WHAT THE TASK ASKS: Quote every line below exactly as it reads.

===

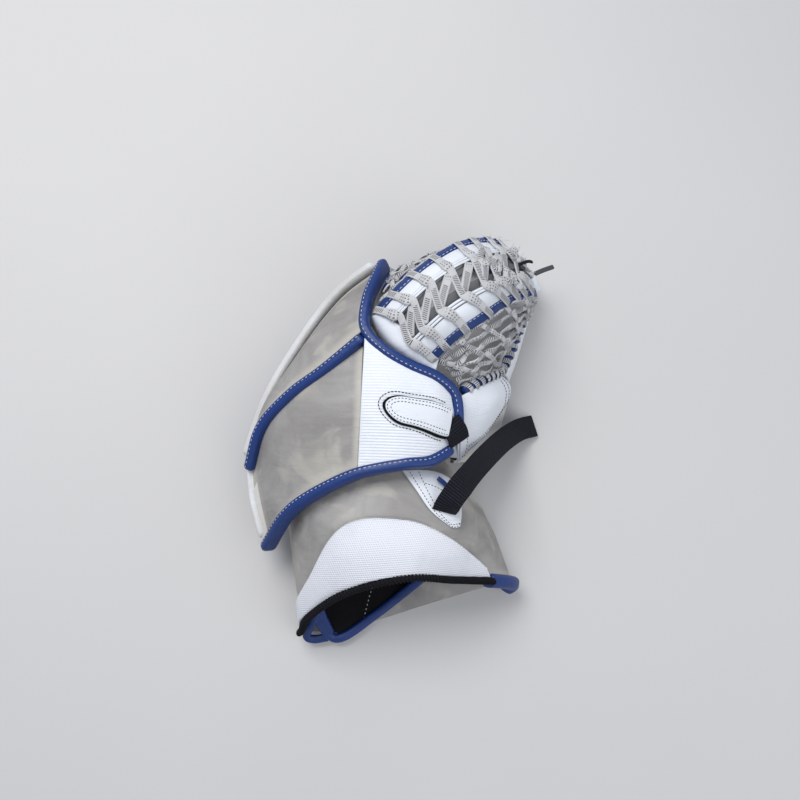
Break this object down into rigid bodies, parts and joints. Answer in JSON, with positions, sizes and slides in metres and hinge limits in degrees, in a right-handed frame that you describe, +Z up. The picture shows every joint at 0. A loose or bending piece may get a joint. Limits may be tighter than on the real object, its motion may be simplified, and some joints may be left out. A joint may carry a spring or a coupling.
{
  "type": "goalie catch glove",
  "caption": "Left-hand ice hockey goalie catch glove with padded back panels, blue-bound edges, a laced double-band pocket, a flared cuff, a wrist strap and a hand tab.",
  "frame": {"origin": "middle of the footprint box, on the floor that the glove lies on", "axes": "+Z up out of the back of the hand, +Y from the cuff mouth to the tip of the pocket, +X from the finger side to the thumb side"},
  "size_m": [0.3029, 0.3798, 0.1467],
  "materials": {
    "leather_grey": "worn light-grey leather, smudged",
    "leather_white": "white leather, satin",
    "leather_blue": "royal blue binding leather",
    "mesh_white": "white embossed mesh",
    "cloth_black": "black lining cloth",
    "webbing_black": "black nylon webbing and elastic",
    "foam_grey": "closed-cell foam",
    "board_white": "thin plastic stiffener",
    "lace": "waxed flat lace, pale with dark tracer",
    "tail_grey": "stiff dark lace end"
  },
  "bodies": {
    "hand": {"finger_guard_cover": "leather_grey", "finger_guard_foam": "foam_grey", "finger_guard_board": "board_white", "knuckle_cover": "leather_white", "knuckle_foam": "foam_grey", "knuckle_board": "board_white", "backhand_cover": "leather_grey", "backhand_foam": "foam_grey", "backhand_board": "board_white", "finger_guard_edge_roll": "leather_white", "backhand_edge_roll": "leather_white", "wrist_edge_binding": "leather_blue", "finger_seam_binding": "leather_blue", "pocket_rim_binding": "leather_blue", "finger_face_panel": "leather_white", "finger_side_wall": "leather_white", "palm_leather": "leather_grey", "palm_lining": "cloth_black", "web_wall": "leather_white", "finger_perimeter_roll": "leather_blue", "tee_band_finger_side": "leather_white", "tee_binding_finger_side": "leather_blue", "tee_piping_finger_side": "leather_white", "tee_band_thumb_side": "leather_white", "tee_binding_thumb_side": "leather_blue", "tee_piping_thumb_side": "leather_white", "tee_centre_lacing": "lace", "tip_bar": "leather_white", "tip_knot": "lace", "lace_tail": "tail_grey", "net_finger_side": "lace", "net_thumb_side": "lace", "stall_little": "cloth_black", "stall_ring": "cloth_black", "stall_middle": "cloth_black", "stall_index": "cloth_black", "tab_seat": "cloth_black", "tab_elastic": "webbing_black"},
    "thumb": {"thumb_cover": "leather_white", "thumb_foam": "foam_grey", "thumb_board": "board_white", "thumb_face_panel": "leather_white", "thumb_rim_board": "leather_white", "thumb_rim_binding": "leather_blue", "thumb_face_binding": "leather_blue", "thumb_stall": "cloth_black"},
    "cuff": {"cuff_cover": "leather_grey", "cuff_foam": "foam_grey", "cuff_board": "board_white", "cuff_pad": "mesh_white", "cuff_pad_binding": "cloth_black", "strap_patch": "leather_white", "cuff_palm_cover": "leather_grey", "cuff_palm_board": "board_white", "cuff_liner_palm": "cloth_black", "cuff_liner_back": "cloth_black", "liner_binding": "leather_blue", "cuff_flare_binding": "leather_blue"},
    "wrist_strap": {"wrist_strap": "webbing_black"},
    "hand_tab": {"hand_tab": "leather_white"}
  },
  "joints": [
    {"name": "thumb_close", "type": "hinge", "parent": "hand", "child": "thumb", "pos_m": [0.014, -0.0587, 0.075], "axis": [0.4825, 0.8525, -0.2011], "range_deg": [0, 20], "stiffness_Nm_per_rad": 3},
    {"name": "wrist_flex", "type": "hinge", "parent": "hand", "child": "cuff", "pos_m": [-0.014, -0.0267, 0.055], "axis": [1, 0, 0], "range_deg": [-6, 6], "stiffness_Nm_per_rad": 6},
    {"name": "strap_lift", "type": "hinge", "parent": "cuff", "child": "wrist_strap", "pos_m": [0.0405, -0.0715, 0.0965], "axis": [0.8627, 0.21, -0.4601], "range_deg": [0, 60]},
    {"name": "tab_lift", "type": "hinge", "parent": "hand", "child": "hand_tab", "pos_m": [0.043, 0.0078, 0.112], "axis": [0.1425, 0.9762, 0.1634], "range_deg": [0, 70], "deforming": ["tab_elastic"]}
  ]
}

===

COMPLETED EXERCISE:
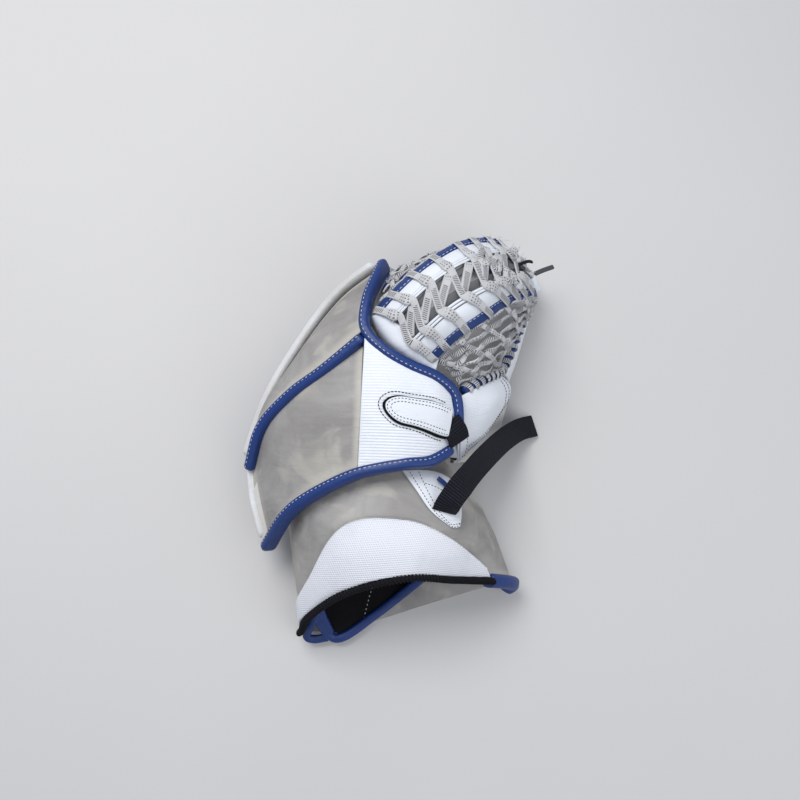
Break this object down into rigid bodies, parts and joints. Answer in JSON, with positions, sizes and slides in metres and hinge limits in degrees, in a right-handed frame that you describe, +Z up. The picture shows every joint at 0. A loose or bending piece may get a joint. Limits may be tighter than on the real object, its motion may be simplified, and some joints may be left out. A joint may carry a spring or a coupling.
{
  "type": "goalie catch glove",
  "caption": "Left-hand ice hockey goalie catch glove with padded back panels, blue-bound edges, a laced double-band pocket, a flared cuff, a wrist strap and a hand tab.",
  "frame": {"origin": "middle of the footprint box, on the floor that the glove lies on", "axes": "+Z up out of the back of the hand, +Y from the cuff mouth to the tip of the pocket, +X from the finger side to the thumb side"},
  "size_m": [0.3029, 0.3798, 0.1467],
  "materials": {
    "leather_grey": "worn light-grey leather, smudged",
    "leather_white": "white leather, satin",
    "leather_blue": "royal blue binding leather",
    "mesh_white": "white embossed mesh",
    "cloth_black": "black lining cloth",
    "webbing_black": "black nylon webbing and elastic",
    "foam_grey": "closed-cell foam",
    "board_white": "thin plastic stiffener",
    "lace": "waxed flat lace, pale with dark tracer",
    "tail_grey": "stiff dark lace end"
  },
  "bodies": {
    "hand": {"finger_guard_cover": "leather_grey", "finger_guard_foam": "foam_grey", "finger_guard_board": "board_white", "knuckle_cover": "leather_white", "knuckle_foam": "foam_grey", "knuckle_board": "board_white", "backhand_cover": "leather_grey", "backhand_foam": "foam_grey", "backhand_board": "board_white", "finger_guard_edge_roll": "leather_white", "backhand_edge_roll": "leather_white", "wrist_edge_binding": "leather_blue", "finger_seam_binding": "leather_blue", "pocket_rim_binding": "leather_blue", "finger_face_panel": "leather_white", "finger_side_wall": "leather_white", "palm_leather": "leather_grey", "palm_lining": "cloth_black", "web_wall": "leather_white", "finger_perimeter_roll": "leather_blue", "tee_band_finger_side": "leather_white", "tee_binding_finger_side": "leather_blue", "tee_piping_finger_side": "leather_white", "tee_band_thumb_side": "leather_white", "tee_binding_thumb_side": "leather_blue", "tee_piping_thumb_side": "leather_white", "tee_centre_lacing": "lace", "tip_bar": "leather_white", "tip_knot": "lace", "lace_tail": "tail_grey", "net_finger_side": "lace", "net_thumb_side": "lace", "stall_little": "cloth_black", "stall_ring": "cloth_black", "stall_middle": "cloth_black", "stall_index": "cloth_black", "tab_seat": "cloth_black", "tab_elastic": "webbing_black"},
    "thumb": {"thumb_cover": "leather_white", "thumb_foam": "foam_grey", "thumb_board": "board_white", "thumb_face_panel": "leather_white", "thumb_rim_board": "leather_white", "thumb_rim_binding": "leather_blue", "thumb_face_binding": "leather_blue", "thumb_stall": "cloth_black"},
    "cuff": {"cuff_cover": "leather_grey", "cuff_foam": "foam_grey", "cuff_board": "board_white", "cuff_pad": "mesh_white", "cuff_pad_binding": "cloth_black", "strap_patch": "leather_white", "cuff_palm_cover": "leather_grey", "cuff_palm_board": "board_white", "cuff_liner_palm": "cloth_black", "cuff_liner_back": "cloth_black", "liner_binding": "leather_blue", "cuff_flare_binding": "leather_blue"},
    "wrist_strap": {"wrist_strap": "webbing_black"},
    "hand_tab": {"hand_tab": "leather_white"}
  },
  "joints": [
    {"name": "thumb_close", "type": "hinge", "parent": "hand", "child": "thumb", "pos_m": [0.014, -0.0587, 0.075], "axis": [0.4825, 0.8525, -0.2011], "range_deg": [0, 20], "stiffness_Nm_per_rad": 3},
    {"name": "wrist_flex", "type": "hinge", "parent": "hand", "child": "cuff", "pos_m": [-0.014, -0.0267, 0.055], "axis": [1, 0, 0], "range_deg": [-6, 6], "stiffness_Nm_per_rad": 6},
    {"name": "strap_lift", "type": "hinge", "parent": "cuff", "child": "wrist_strap", "pos_m": [0.0405, -0.0715, 0.0965], "axis": [0.8627, 0.21, -0.4601], "range_deg": [0, 60]},
    {"name": "tab_lift", "type": "hinge", "parent": "hand", "child": "hand_tab", "pos_m": [0.043, 0.0078, 0.112], "axis": [0.1425, 0.9762, 0.1634], "range_deg": [0, 70], "deforming": ["tab_elastic"]}
  ]
}